Motivated candidates will take the time to complete the JAF and assessment process. In fact, their willingness to eschew the scattershot resume flood “process” will likely save them time as well as the firm’s time. Candidates unable or unwilling to complete the JAF have effectively screened themselves out of the selection process, an excellent “first-cut” that separates the non-serious “noise” factor from the cohort of truly viable applicants. And more efficient evaluation of the application JAF by the company means freeing up of resources that can be deployed in other important areas of HR and hiring. Everyone wins.

The Future

The resume just doesn’t work in the new paradigm environment. Resumes are inefficient relative to the structured JAF alternatives now becoming prevalent in applicant tracking and talent management systems, and thus will prove to yield diminished value. Stellar organizations renowned for their talent management, like Eli Lilly, P&G, Capital One, U.S. TSA, Target, and many others have abandoned the resume long ago, and have embraced the JAF-assessment selection model.

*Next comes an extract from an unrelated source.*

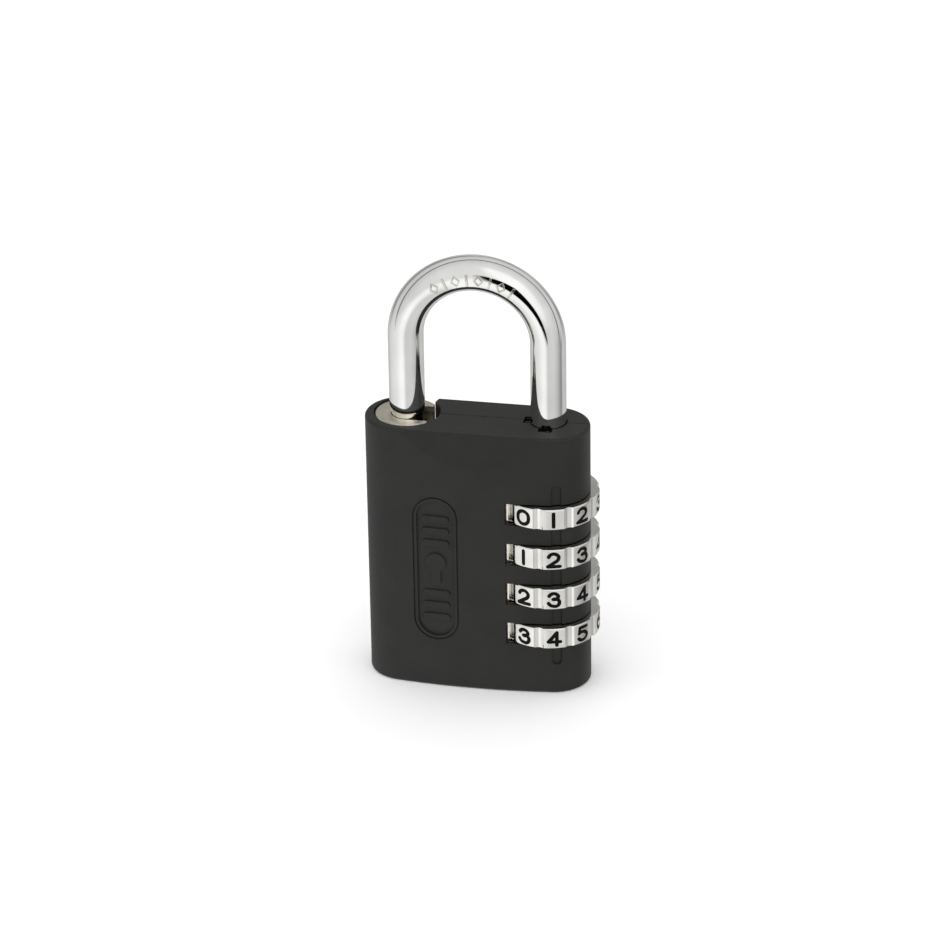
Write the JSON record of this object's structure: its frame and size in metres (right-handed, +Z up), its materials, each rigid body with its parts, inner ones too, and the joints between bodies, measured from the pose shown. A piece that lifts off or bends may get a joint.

What does it mean for recruitment? Same thing. Recruiters and their clients lose when a mismatch is made on the basis of the poor resume – job position fit, impressionistic at best, misleading at worst. The JAF allows the recruiter to more finely tune the match-up between his candidate pool and available positions.

We’ve come a long way from when an HR Manager’s big problem was a pile of letters filled with resumes for an employment ad they ran in Sunday’s newspaper. It may take a while, but we are headed for a time when we look at resumes the way we now look at music recorded on vinyl.